Common frustrations included:

  • Manual data entry between systems
  • Duplicate administrative work
  • Limited visibility across customer activity
  • Difficulty maintaining accurate records
  • Inefficient reporting processes

These issues seem small in isolation. But over time, they create inefficiencies that affect productivity, customer experience and growth.

What stood out most was that the impact wasn’t limited to internal teams.

Customers also experience the fragmentation through:

Repeated requests for information
Inconsistent communication
Unnecessary process steps
Disconnected interactions

Businesses often invest heavily in improving customer engagement while overlooking the impact of fragmented internal systems.

But increasingly, workflow automation and platform integration are becoming central parts of delivering a stronger customer experience.


A Wider Shift in How SMEs Are Thinking About Customer Journeys

While these conversations focused on different operational challenges, they all pointed toward the same underlying issue.

Businesses are increasingly recognising that customer interactions cannot be treated as isolated events.

Sales conversations, compliance requirements, document completion, and customer records all form part of a single customer journey.
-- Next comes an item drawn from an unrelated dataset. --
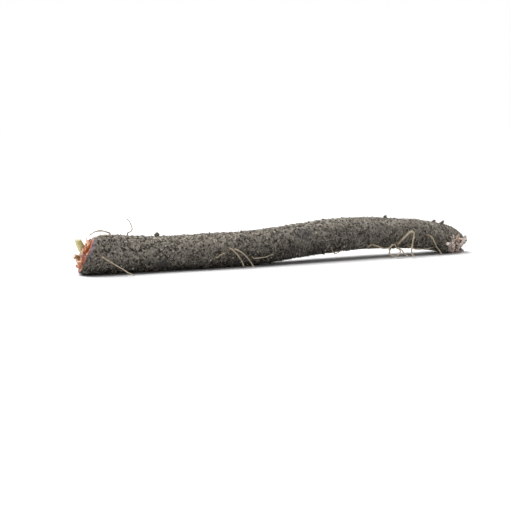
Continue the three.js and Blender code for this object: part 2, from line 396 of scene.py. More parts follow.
def above_floor(places):
    """The same places, none lower than the surface that the root lies on."""
    return np.concatenate([places[..., :2], np.maximum(places[..., 2:], 0)], axis=-1)


# %% [markdown]
# ## Noise for shapes
#
# Natural surfaces need smooth random numbers at several sizes. Random values sit on the corners of a
# cubic lattice, and each place blends the eight corners of its own cell.

# %% Lattice noise
LATTICE = rng.uniform(-1, 1, 4096)


def noise(places, cell, seed=0):
    """Smooth noise from -1 to 1 with lumps about one cell across. cell may differ along X, Y and Z."""
    spot = places / np.asarray(cell) + 31.7 * seed
    base = np.floor(spot).astype(np.int64)
    t = spot - base
    t = t**3 * (t * (6 * t - 15) + 10)
    total = np.zeros(places.shape[:-1])
    for corner in np.ndindex(2, 2, 2):
        weight = np.prod(np.where(corner, t, 1 - t), axis=-1)
        x, y, z = np.moveaxis(base + corner, -1, 0)
        total += weight * LATTICE[(x * 73856093 ^ y * 19349663 ^ z * 83492791) & 4095]
    return total


def smooth_step(value, low, high):
    """0 below low, 1 above high, and a smooth rise between."""
    t = np.clip((value - low) / (high - low), 0, 1)
    return t * t * (3 - 2 * t)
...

When those experiences become fragmented, it can lead to:

Disputed agreements
Lost sales momentum
Operational inefficiencies
Poorer customer experiences
Missed revenue opportunities

The SMEs I spoke with are beginning to ask a different question.

Rather than simply asking:

“Do we have the right tools?”

They are asking:

“Do our tools create a connected experience for both our teams and our customers?”

As businesses continue investing in workflow automation, sales optimisation and customer experience, that distinction is becoming increasingly important.

Ultimately, improving workflows is not just about efficiency.

It is about building trust, reducing friction and helping customers move forward with confidence.